[THE REQUEST]
State how many lines of the entries include the string "scene", please, leaving out everything but the number.

[DATA TO PROCESS]
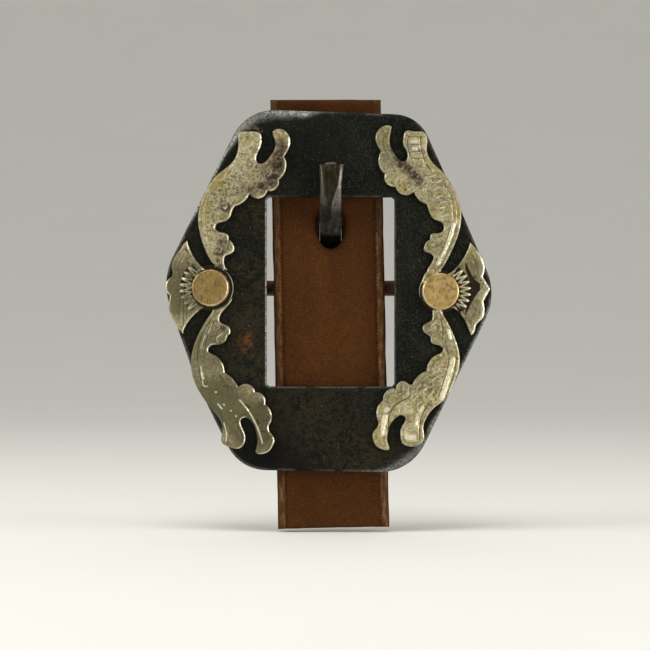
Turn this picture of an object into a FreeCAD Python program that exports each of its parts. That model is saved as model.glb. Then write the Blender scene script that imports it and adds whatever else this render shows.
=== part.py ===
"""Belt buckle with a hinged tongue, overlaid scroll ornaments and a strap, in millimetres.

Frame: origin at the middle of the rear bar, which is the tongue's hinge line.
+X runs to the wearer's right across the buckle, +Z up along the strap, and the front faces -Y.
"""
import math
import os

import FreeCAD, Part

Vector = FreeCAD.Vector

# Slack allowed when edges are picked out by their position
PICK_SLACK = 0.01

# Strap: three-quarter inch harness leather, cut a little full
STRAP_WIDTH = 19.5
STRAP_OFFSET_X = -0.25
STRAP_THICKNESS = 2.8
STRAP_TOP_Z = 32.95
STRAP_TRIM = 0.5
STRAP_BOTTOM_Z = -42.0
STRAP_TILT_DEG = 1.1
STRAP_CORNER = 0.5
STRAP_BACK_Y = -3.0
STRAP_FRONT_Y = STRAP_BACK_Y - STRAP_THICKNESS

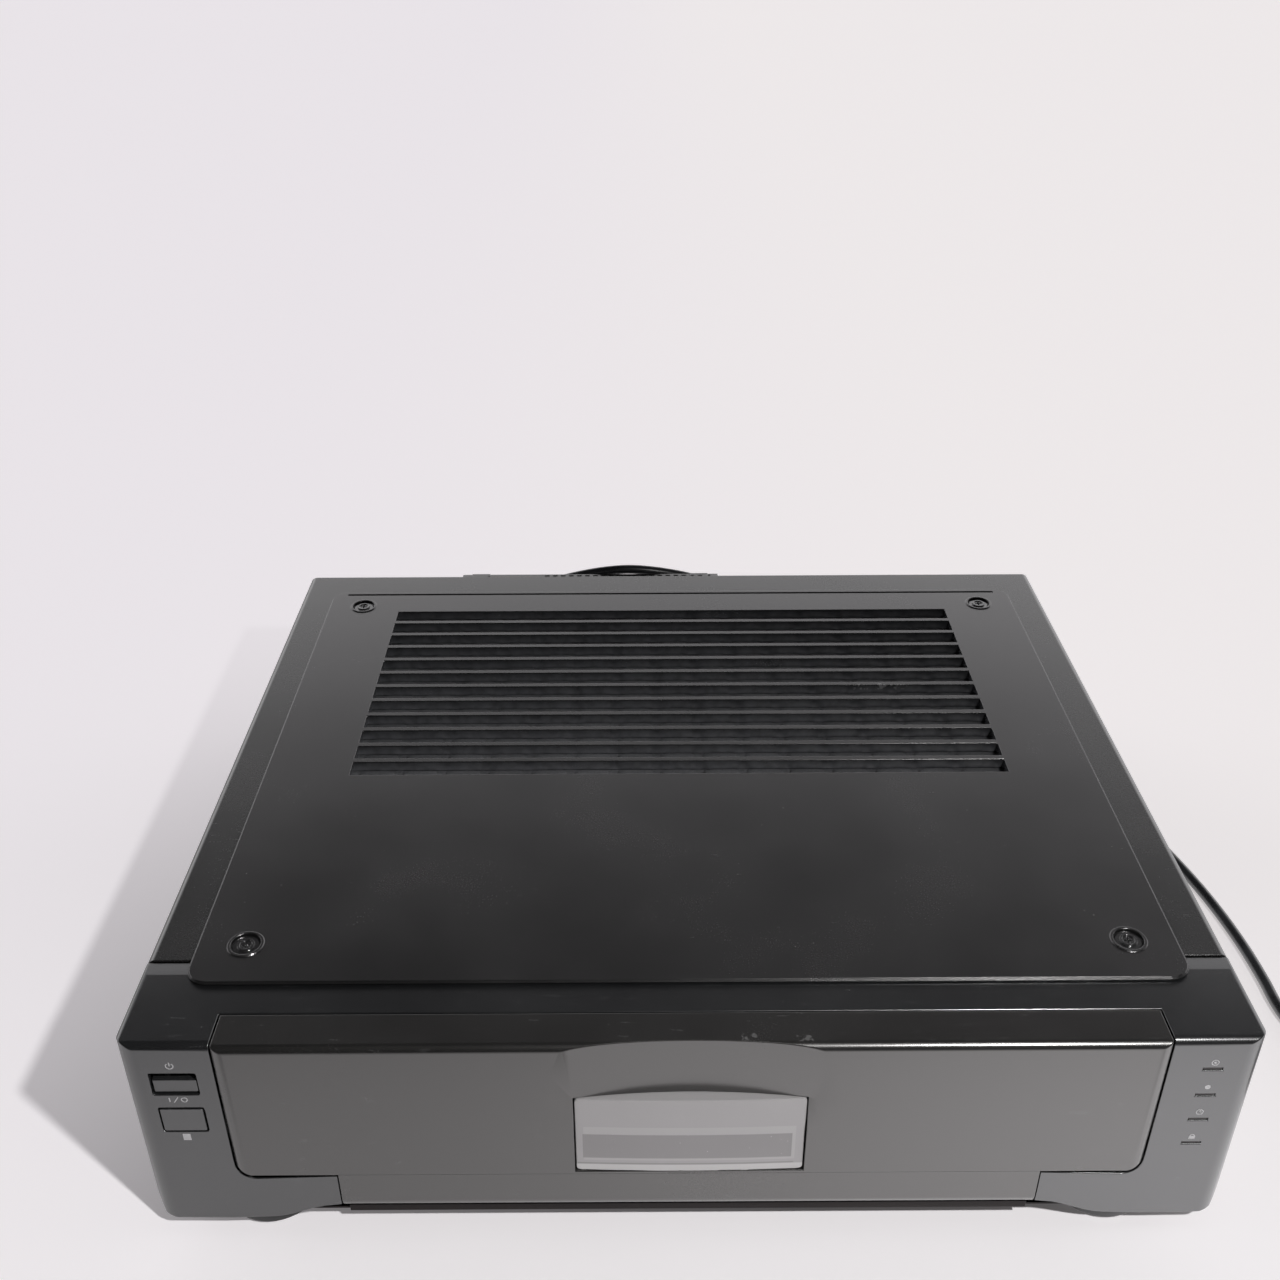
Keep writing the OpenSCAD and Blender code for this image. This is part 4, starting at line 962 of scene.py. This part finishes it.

[SOLUTION BELOW]
2